- To do: Copy out every line of the data exactly.
___ Given information
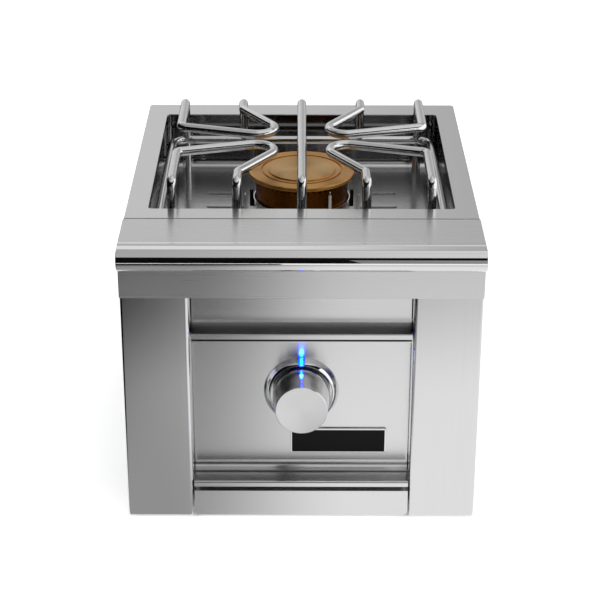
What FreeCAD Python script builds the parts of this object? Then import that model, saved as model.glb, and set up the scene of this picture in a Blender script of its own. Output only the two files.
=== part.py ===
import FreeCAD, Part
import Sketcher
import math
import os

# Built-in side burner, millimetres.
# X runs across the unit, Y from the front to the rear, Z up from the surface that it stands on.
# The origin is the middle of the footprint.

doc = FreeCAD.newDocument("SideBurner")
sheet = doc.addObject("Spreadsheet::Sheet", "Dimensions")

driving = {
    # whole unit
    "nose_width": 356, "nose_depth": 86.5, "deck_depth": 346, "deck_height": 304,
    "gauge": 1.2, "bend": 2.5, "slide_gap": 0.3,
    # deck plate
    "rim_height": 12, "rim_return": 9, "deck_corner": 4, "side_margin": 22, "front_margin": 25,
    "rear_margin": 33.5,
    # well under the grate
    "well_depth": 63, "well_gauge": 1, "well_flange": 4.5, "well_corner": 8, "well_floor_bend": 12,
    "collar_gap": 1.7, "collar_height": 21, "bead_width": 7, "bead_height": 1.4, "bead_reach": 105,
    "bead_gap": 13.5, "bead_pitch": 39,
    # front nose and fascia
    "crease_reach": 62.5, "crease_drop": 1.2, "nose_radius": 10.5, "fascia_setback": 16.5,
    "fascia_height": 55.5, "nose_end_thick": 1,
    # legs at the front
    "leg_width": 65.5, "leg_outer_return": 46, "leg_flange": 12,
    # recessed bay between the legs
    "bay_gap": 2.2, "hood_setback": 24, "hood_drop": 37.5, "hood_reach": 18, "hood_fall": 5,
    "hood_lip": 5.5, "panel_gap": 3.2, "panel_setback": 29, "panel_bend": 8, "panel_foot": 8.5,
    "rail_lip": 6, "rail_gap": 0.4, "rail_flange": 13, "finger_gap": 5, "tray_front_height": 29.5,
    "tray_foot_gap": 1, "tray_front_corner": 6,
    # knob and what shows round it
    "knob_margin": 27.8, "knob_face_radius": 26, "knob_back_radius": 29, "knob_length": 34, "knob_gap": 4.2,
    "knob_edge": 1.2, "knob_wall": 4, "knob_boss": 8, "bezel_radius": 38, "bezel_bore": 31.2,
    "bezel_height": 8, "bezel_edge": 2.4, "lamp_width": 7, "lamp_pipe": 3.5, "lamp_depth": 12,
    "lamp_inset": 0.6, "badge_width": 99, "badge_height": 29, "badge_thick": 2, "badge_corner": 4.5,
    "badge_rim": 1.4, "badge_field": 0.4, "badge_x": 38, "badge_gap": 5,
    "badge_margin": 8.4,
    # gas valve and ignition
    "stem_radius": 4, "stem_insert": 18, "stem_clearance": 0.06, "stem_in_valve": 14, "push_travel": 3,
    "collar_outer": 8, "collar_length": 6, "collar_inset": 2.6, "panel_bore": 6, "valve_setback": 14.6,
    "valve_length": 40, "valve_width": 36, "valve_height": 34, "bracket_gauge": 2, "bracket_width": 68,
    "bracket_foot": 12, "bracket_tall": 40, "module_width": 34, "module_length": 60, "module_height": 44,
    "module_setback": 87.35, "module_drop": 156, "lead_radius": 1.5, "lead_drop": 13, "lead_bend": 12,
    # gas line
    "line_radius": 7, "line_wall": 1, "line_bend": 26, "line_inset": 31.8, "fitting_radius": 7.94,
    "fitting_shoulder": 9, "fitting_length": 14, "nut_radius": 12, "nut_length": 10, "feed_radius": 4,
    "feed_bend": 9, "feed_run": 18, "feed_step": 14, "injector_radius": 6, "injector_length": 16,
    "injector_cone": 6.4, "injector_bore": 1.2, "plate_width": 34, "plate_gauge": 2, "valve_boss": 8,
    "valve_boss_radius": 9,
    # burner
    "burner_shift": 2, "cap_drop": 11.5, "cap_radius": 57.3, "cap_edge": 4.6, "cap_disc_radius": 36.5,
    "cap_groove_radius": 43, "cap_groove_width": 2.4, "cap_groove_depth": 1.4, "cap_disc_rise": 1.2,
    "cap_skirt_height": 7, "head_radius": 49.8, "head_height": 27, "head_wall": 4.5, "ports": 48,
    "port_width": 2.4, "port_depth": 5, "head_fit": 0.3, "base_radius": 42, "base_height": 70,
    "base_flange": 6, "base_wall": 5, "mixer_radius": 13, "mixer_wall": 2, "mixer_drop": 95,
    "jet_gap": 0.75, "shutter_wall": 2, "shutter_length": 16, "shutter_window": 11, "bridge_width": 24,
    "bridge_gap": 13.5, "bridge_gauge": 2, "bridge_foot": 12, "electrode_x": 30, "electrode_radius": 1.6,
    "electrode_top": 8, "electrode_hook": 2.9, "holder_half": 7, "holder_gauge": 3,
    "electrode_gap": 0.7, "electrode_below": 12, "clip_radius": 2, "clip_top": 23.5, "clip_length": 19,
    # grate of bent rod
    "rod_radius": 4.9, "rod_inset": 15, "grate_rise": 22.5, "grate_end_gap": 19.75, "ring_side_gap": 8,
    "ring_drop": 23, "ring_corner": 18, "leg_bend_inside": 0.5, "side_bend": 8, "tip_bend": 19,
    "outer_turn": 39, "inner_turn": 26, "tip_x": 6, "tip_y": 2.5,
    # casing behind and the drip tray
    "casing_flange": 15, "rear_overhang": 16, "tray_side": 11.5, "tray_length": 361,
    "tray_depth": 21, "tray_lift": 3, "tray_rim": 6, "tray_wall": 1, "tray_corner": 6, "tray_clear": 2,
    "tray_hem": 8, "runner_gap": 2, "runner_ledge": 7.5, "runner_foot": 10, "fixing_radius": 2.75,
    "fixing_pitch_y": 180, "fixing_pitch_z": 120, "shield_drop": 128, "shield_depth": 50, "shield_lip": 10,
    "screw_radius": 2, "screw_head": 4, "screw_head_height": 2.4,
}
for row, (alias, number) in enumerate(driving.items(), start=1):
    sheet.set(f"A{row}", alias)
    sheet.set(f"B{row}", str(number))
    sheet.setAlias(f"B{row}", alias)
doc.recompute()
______
- Output for this exercise:
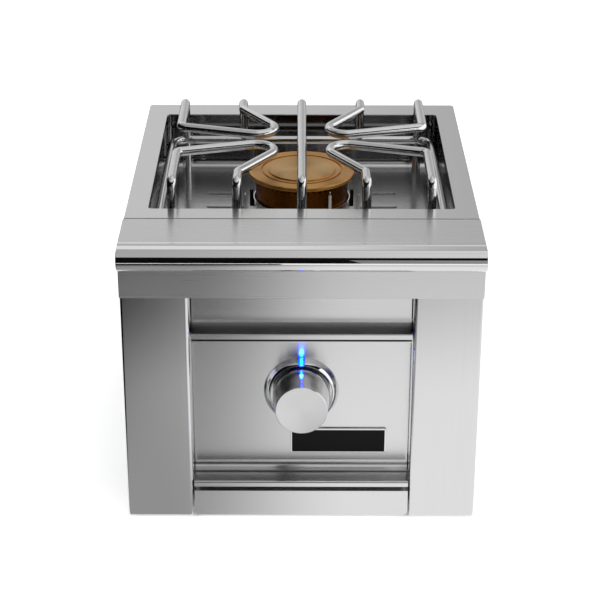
What FreeCAD Python script builds the parts of this object? Then import that model, saved as model.glb, and set up the scene of this picture in a Blender script of its own. Output only the two files.
=== part.py ===
import FreeCAD, Part
import Sketcher
import math
import os

# Built-in side burner, millimetres.
# X runs across the unit, Y from the front to the rear, Z up from the surface that it stands on.
# The origin is the middle of the footprint.

doc = FreeCAD.newDocument("SideBurner")
sheet = doc.addObject("Spreadsheet::Sheet", "Dimensions")

driving = {
    # whole unit
    "nose_width": 356, "nose_depth": 86.5, "deck_depth": 346, "deck_height": 304,
    "gauge": 1.2, "bend": 2.5, "slide_gap": 0.3,
    # deck plate
    "rim_height": 12, "rim_return": 9, "deck_corner": 4, "side_margin": 22, "front_margin": 25,
    "rear_margin": 33.5,
    # well under the grate
    "well_depth": 63, "well_gauge": 1, "well_flange": 4.5, "well_corner": 8, "well_floor_bend": 12,
    "collar_gap": 1.7, "collar_height": 21, "bead_width": 7, "bead_height": 1.4, "bead_reach": 105,
    "bead_gap": 13.5, "bead_pitch": 39,
    # front nose and fascia
    "crease_reach": 62.5, "crease_drop": 1.2, "nose_radius": 10.5, "fascia_setback": 16.5,
    "fascia_height": 55.5, "nose_end_thick": 1,
    # legs at the front
    "leg_width": 65.5, "leg_outer_return": 46, "leg_flange": 12,
    # recessed bay between the legs
    "bay_gap": 2.2, "hood_setback": 24, "hood_drop": 37.5, "hood_reach": 18, "hood_fall": 5,
    "hood_lip": 5.5, "panel_gap": 3.2, "panel_setback": 29, "panel_bend": 8, "panel_foot": 8.5,
    "rail_lip": 6, "rail_gap": 0.4, "rail_flange": 13, "finger_gap": 5, "tray_front_height": 29.5,
    "tray_foot_gap": 1, "tray_front_corner": 6,
    # knob and what shows round it
    "knob_margin": 27.8, "knob_face_radius": 26, "knob_back_radius": 29, "knob_length": 34, "knob_gap": 4.2,
    "knob_edge": 1.2, "knob_wall": 4, "knob_boss": 8, "bezel_radius": 38, "bezel_bore": 31.2,
    "bezel_height": 8, "bezel_edge": 2.4, "lamp_width": 7, "lamp_pipe": 3.5, "lamp_depth": 12,
    "lamp_inset": 0.6, "badge_width": 99, "badge_height": 29, "badge_thick": 2, "badge_corner": 4.5,
    "badge_rim": 1.4, "badge_field": 0.4, "badge_x": 38, "badge_gap": 5,
    "badge_margin": 8.4,
    # gas valve and ignition
    "stem_radius": 4, "stem_insert": 18, "stem_clearance": 0.06, "stem_in_valve": 14, "push_travel": 3,
    "collar_outer": 8, "collar_length": 6, "collar_inset": 2.6, "panel_bore": 6, "valve_setback": 14.6,
    "valve_length": 40, "valve_width": 36, "valve_height": 34, "bracket_gauge": 2, "bracket_width": 68,
    "bracket_foot": 12, "bracket_tall": 40, "module_width": 34, "module_length": 60, "module_height": 44,
    "module_setback": 87.35, "module_drop": 156, "lead_radius": 1.5, "lead_drop": 13, "lead_bend": 12,
    # gas line
    "line_radius": 7, "line_wall": 1, "line_bend": 26, "line_inset": 31.8, "fitting_radius": 7.94,
    "fitting_shoulder": 9, "fitting_length": 14, "nut_radius": 12, "nut_length": 10, "feed_radius": 4,
    "feed_bend": 9, "feed_run": 18, "feed_step": 14, "injector_radius": 6, "injector_length": 16,
    "injector_cone": 6.4, "injector_bore": 1.2, "plate_width": 34, "plate_gauge": 2, "valve_boss": 8,
    "valve_boss_radius": 9,
    # burner
    "burner_shift": 2, "cap_drop": 11.5, "cap_radius": 57.3, "cap_edge": 4.6, "cap_disc_radius": 36.5,
    "cap_groove_radius": 43, "cap_groove_width": 2.4, "cap_groove_depth": 1.4, "cap_disc_rise": 1.2,
    "cap_skirt_height": 7, "head_radius": 49.8, "head_height": 27, "head_wall": 4.5, "ports": 48,
    "port_width": 2.4, "port_depth": 5, "head_fit": 0.3, "base_radius": 42, "base_height": 70,
    "base_flange": 6, "base_wall": 5, "mixer_radius": 13, "mixer_wall": 2, "mixer_drop": 95,
    "jet_gap": 0.75, "shutter_wall": 2, "shutter_length": 16, "shutter_window": 11, "bridge_width": 24,
    "bridge_gap": 13.5, "bridge_gauge": 2, "bridge_foot": 12, "electrode_x": 30, "electrode_radius": 1.6,
    "electrode_top": 8, "electrode_hook": 2.9, "holder_half": 7, "holder_gauge": 3,
    "electrode_gap": 0.7, "electrode_below": 12, "clip_radius": 2, "clip_top": 23.5, "clip_length": 19,
    # grate of bent rod
    "rod_radius": 4.9, "rod_inset": 15, "grate_rise": 22.5, "grate_end_gap": 19.75, "ring_side_gap": 8,
    "ring_drop": 23, "ring_corner": 18, "leg_bend_inside": 0.5, "side_bend": 8, "tip_bend": 19,
    "outer_turn": 39, "inner_turn": 26, "tip_x": 6, "tip_y": 2.5,
    # casing behind and the drip tray
    "casing_flange": 15, "rear_overhang": 16, "tray_side": 11.5, "tray_length": 361,
    "tray_depth": 21, "tray_lift": 3, "tray_rim": 6, "tray_wall": 1, "tray_corner": 6, "tray_clear": 2,
    "tray_hem": 8, "runner_gap": 2, "runner_ledge": 7.5, "runner_foot": 10, "fixing_radius": 2.75,
    "fixing_pitch_y": 180, "fixing_pitch_z": 120, "shield_drop": 128, "shield_depth": 50, "shield_lip": 10,
    "screw_radius": 2, "screw_head": 4, "screw_head_height": 2.4,
}
for row, (alias, number) in enumerate(driving.items(), start=1):
    sheet.set(f"A{row}", alias)
    sheet.set(f"B{row}", str(number))
    sheet.setAlias(f"B{row}", alias)
doc.recompute()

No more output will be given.